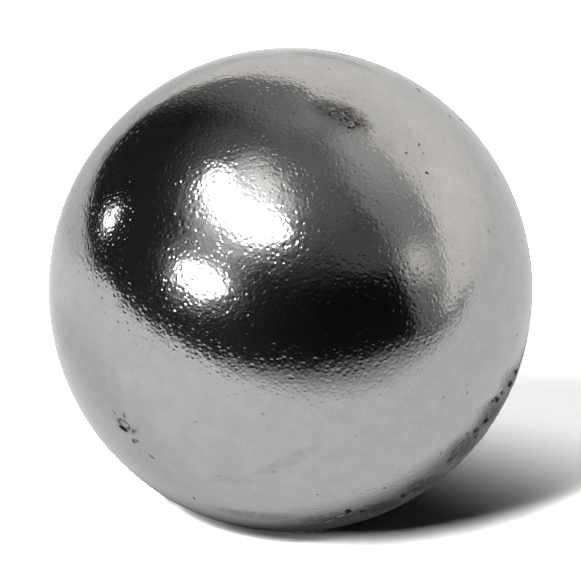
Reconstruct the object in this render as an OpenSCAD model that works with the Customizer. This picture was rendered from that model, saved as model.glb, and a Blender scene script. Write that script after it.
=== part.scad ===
// Sphere magnet: one sintered ball, ground round and plated with nickel.
// The plating is worn: one dent with a gouge along its lower edge, a patch of
// small pits near the top, and chips along the side where it has knocked
// against other magnets. Millimetres, +Z up, origin at the ball's centre.
// Longitude runs from +X towards +Y, and latitude from the equator to +Z.

/* [Ball] */
// Diameter of the ball over its plating
ball_d = 12.7; // [3:0.1:50]

/* [Dent] */
// Longitude of the dent
dent_long = -132; // [-180:1:180]
// Latitude of the dent
dent_lat = -8; // [-90:1:90]
// Width of the dent's round mouth
dent_w = 0.36; // [0.1:0.02:0.8]
// Depth of the dent below its rim
dent_depth = 0.035; // [0.01:0.005:0.1]

/* [Gouge] */
// Length of the gouge along the dent's lower edge
gouge_l = 0.34; // [0.1:0.02:0.8]
// Width of the gouge
gouge_w = 0.1; // [0.04:0.01:0.3]
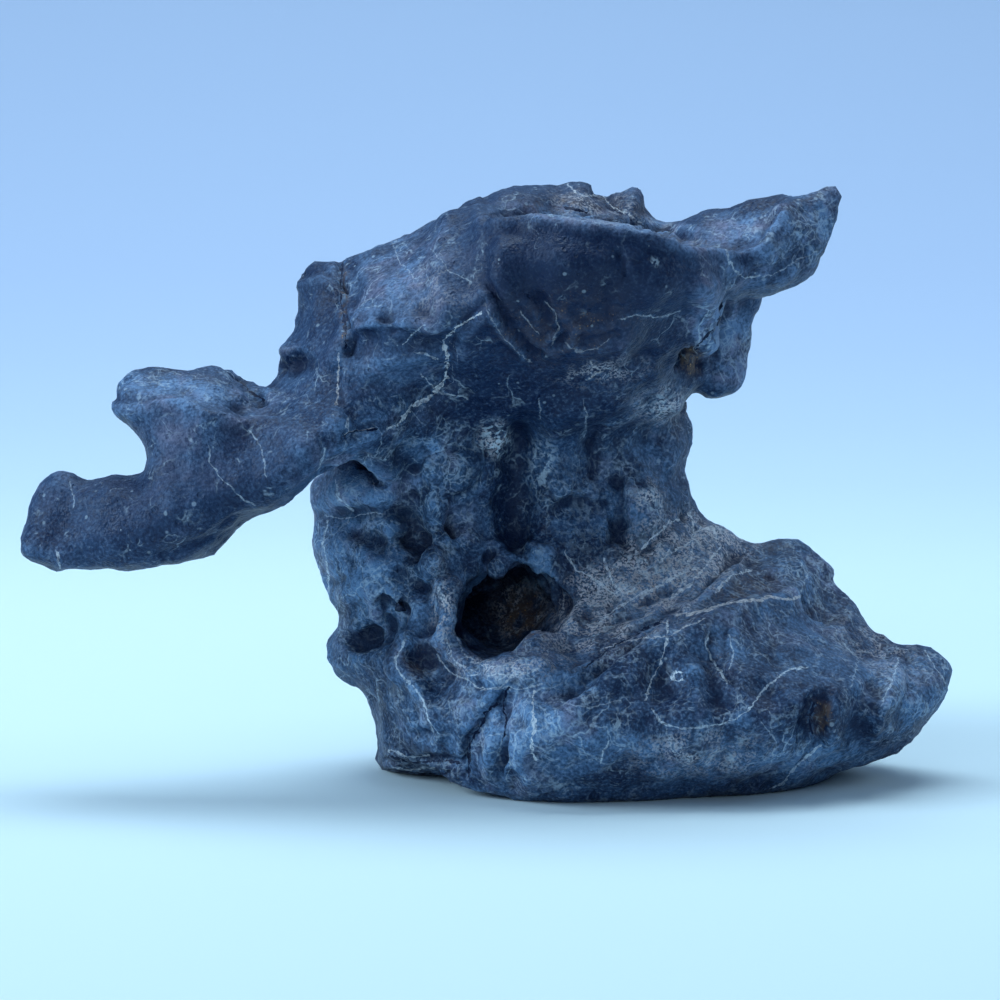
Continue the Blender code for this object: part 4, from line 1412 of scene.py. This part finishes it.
class Grain(Effect):
    """The stone's finest relief: a soft tooth, and pinholes. Each noise is its size and its detail."""

    name = "stone_grain"
    inputs = {"Point": ("Vector", None)}
    outputs = ("Height",)
    swell: Pair = (1.3, 3.0)
    tooth: Pair = (0.4, 1.0)
    tooth_height: float = 0.5
    pinhole_size: float = 1.7
    pinhole_cover: float = 0.3
    pinhole_depth: float = 0.55

    def draw(self, graph: Graph, given: Sockets) -> dict[str, Socket]:
        """Noise at two sizes, less the specks' grains as pinholes.

        Args:
            graph: The group's own tree.
            given: The group's inputs.

        Returns:
            What goes to each output.
        """
        point = given["Point"]
        tooth = graph.times(graph.noise(point, *self.tooth), self.tooth_height)
        total = graph.plus(graph.noise(point, *self.swell), tooth)
        holes = Specks().put(graph, Point=point, Size=self.pinhole_size, Cover=self.pinhole_cover)
        return {"Height": graph.less(total, graph.times(holes["Mask"], self.pinhole_depth))}


@dataclass(frozen=True)
class VeinLayers:
    """How the skin's layers of placed veins are drawn, in millimetres from a vein's middle or its sides."""

    count: int
    wander: Pair = (1.2, 3.0)
    swell: Pair = (1.4, 2.0)
    swell_range: Range = (0.36, 0.64, -0.1, 1.1)
    whole: Pair = (-0.06, 0.2)
    edge: Range = (0.02, 0.1, 1.0, 0.0)
    inside: Range = (-0.08, 0.04, 0.8, 0.0)
    halo: Range = (0.0, 0.8, 1.0, 0.0)
    # gain of the painted shade in open cracks
    crack_shade_gain: float = -1.8

    def draw(self, graph: Graph, point: Source) -> tuple[Source, Source, Source, Source]:
        """Shows the placed veins, whose middle wanders and whose width varies.

        The gap is the distance to the wandering middle less the swollen half width: a line shows where the
        gap is near nothing, and fainter inside that.

        Args:
            graph: The material's tree.
            point: The place in millimetres.

        Returns:
            The mask of every vein, the mask of the film beside them, the warmth of what shows, and the
            mask of the open cracks, painted dark as their shade.
        """
        wander = graph.less(graph.noise(point, *self.wander), 0.5)
        swell = graph.ramp(graph.noise(point, *self.swell), *self.swell_range)
        mask: Source = 0.0
        halo: Source = 0.0
        warmth: Source = 0.0
        crack_shade: Source = 0.0
        for place in range(self.count):
            across, half, warm = graph.parts(graph.layer(f"vein_{place}", "Vector"))
            gap = graph.less(graph.math("ABSOLUTE", graph.plus(across, wander)), graph.times(half, swell))
            whole = graph.ramp(half, *self.whole)
            edge = graph.ramp(graph.math("ABSOLUTE", gap), *self.edge)
            line = graph.times(graph.most(edge, graph.ramp(gap, *self.inside)), whole)
            mask = graph.most(mask, line)
            halo = graph.most(halo, graph.times(graph.ramp(gap, *self.halo), whole))
            warmth = graph.most(warmth, graph.times(line, warm))
            crack_shade = graph.most(crack_shade, graph.times(line, graph.times(warm, self.crack_shade_gain), clamp=True))
        return mask, halo, warmth, crack_shade


@dataclass(frozen=True)
class Texture:
    """What the layers of the weathered finish share: the place in millimetres, noises and the calm mask."""

    point: Source
    broad: Source
    fine: Source
    grit: Source
    chips: Source
    calm: Source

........

> DESCRIPTION OF THE TASK
Begin with the line containing "Continue the Blender", end with the line containing "pinhole_depth: float = 0.55", and transcribe exactly every line in that span, with nothing added.

> RESPONSE TO THIS EXERCISE
Continue the Blender code for this object: part 4, from line 1412 of scene.py. This part finishes it.
class Grain(Effect):
    """The stone's finest relief: a soft tooth, and pinholes. Each noise is its size and its detail."""

    name = "stone_grain"
    inputs = {"Point": ("Vector", None)}
    outputs = ("Height",)
    swell: Pair = (1.3, 3.0)
    tooth: Pair = (0.4, 1.0)
    tooth_height: float = 0.5
    pinhole_size: float = 1.7
    pinhole_cover: float = 0.3
    pinhole_depth: float = 0.55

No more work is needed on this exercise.